Argento's "Blow-Up"

When "Blow-Up" was released in 1966, Dario Argento was working as a film reviewer for the Italian daily paper "Paese Sera". Michelangelo Antonioni's thriller infuriated him as he felt that the audience was left dangling in mid-air by the lack of any satisfactory conclusion. This continued to irritate him and after making a few films of his own, Argento decided to make his personal interpretation of "Blow-Up".

Working with writer Bernardino Zapponi, they set out to find "all the essential elements that would be scary" for their film "Profondo Rosso" or "Deep Red". This attempt to create a movie that is constantly discomforting for the viewer was similar in principle to "Blow-Up". In that film Antonioni created an underlying, disconcerting tension in even the most ordinary settings. Argento's technique was far more literal. He used deliberate shock tactics and the camera-work was more aggressive than Carlo Di Palma's prying and secretive style in "Blow-Up".

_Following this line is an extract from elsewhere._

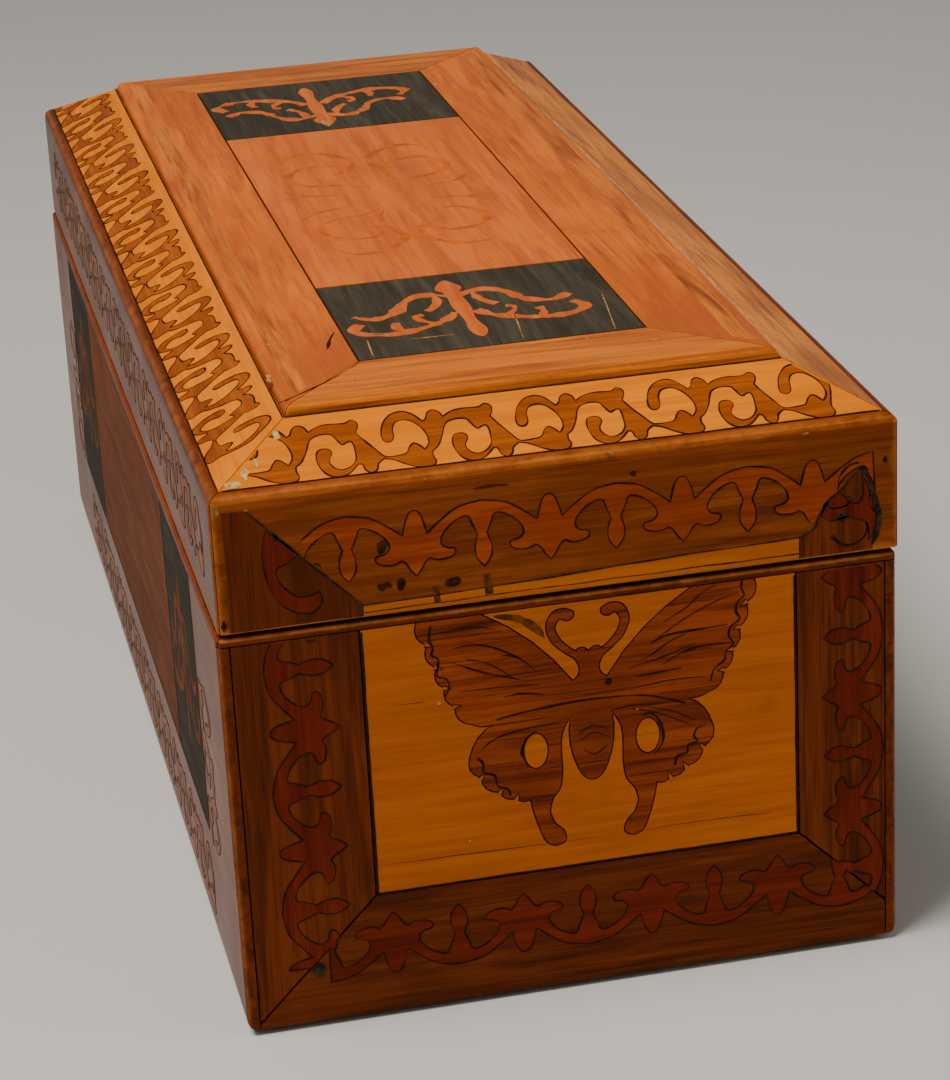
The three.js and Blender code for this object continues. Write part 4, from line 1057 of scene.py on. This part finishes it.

In that film David Hemmings stars as a playboy photographer who realises that he's the witness to a murder. This revelation slowly develops over the course of the movie although he never discovers why the killing has happened and who is responsible. In "Deep Red" Hemmings was again the lead actor, but this time he's a playboy piano player and the murder opens the film. With the crime out of the way, Hemmings starts to delve into the mystery behind it rather than trying to unravel the actual event as in "Blow-Up". In the latter film the viewer is left in a passive role, observing the uncovering of a question whereas in "Deep Red" Argento seeks to involve the audience in trying to solve the question posed. As such he creates a far more satisfying and thrilling film, one that tackles the natural demand of the audience to know the reason behind the principal event of the movie.